Secondly, food prices can rise through hoarding. This is the real world arbitrage situation. If futures prices rise, that can incentivise those that have the ability to warehouse food, for example, large commercial grain dealers, to do so whilst selling futures. Locking it up in storage in anticipation for future delivery can create a supply shortage in the present, driving up prices.
Some skeptics point to how foodstuffs with no derivatives markets have also shown price rises, thereby attributing all food price rises to the fundamental issues like the growing demand from east Asia. It’s a fair enough point to make, but it’s also an argument that glosses over the concept of substitution. If the global price of major grains rise, then consumers have incentives to switch to alternatives, which creates convergence in prices.

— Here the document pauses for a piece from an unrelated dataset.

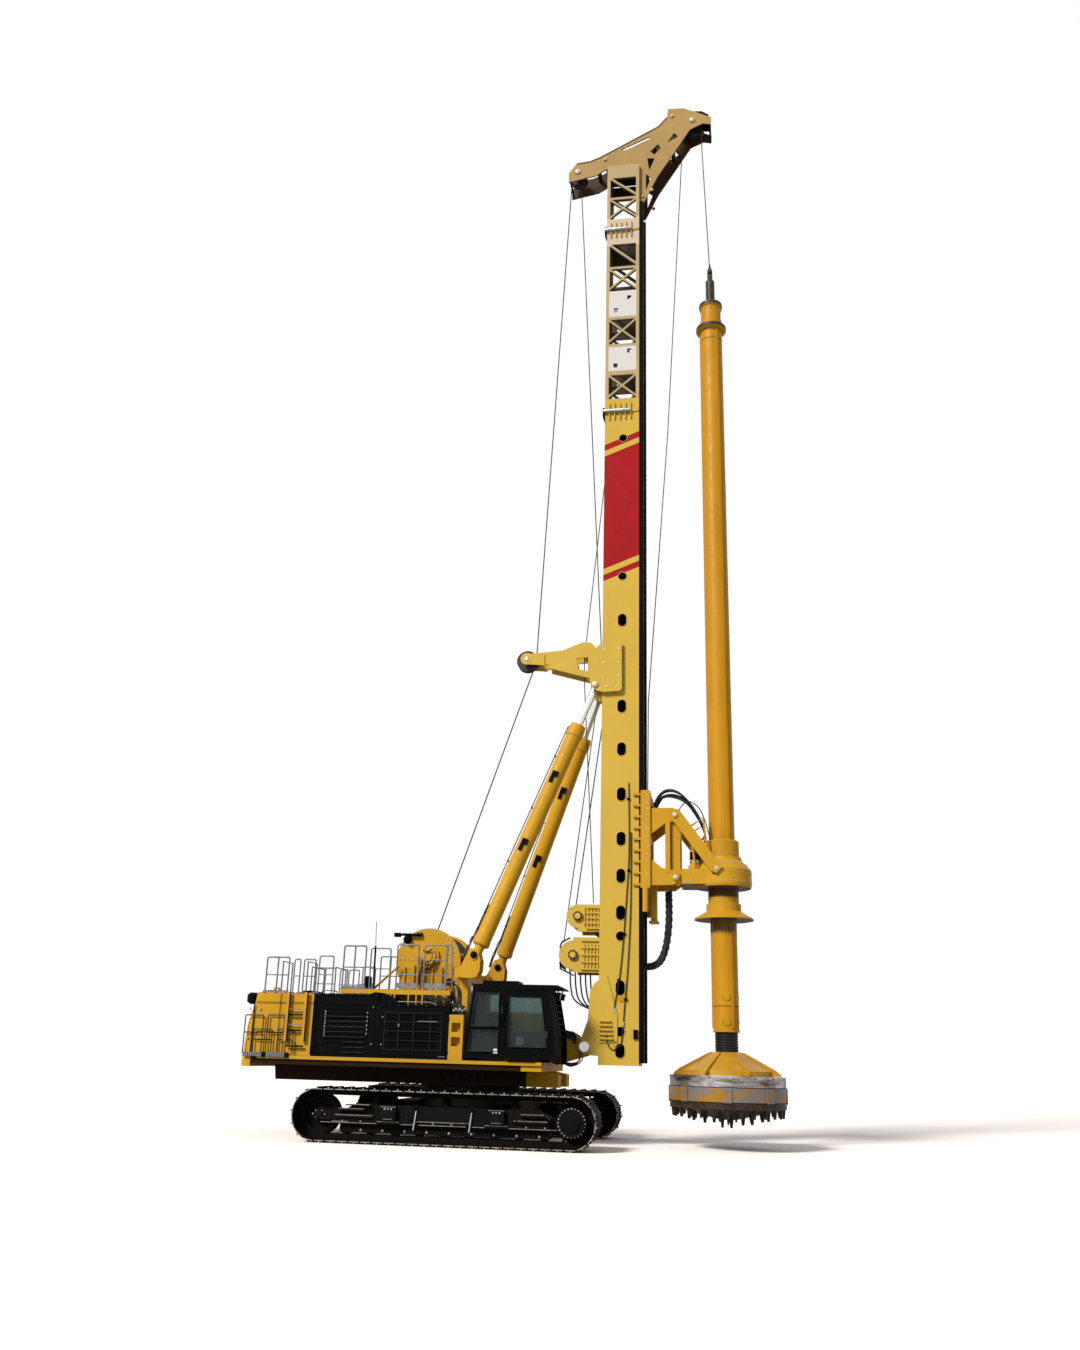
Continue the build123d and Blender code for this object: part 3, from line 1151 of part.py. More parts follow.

The concept of substitution raises another contentious issue – the link between energy prices and food prices. The rise in oil price creates incentives to move towards biofuels, which are based on corn and sugar, one of the reasons why oil speculation is seen to have an effect on food prices. Energy also happens to be the biggest input into commercial agriculture, through mechanisation, transportation, and fertilisers created through energy-intensive natural gas methods.
These issues are not likely to be resolved any time soon. In the mean time, food prices are showing dangerous signs of heading to new highs. The talk in City pubs is all about commodities, and when that happens, strange things start to occur. It’s time to get serious about this.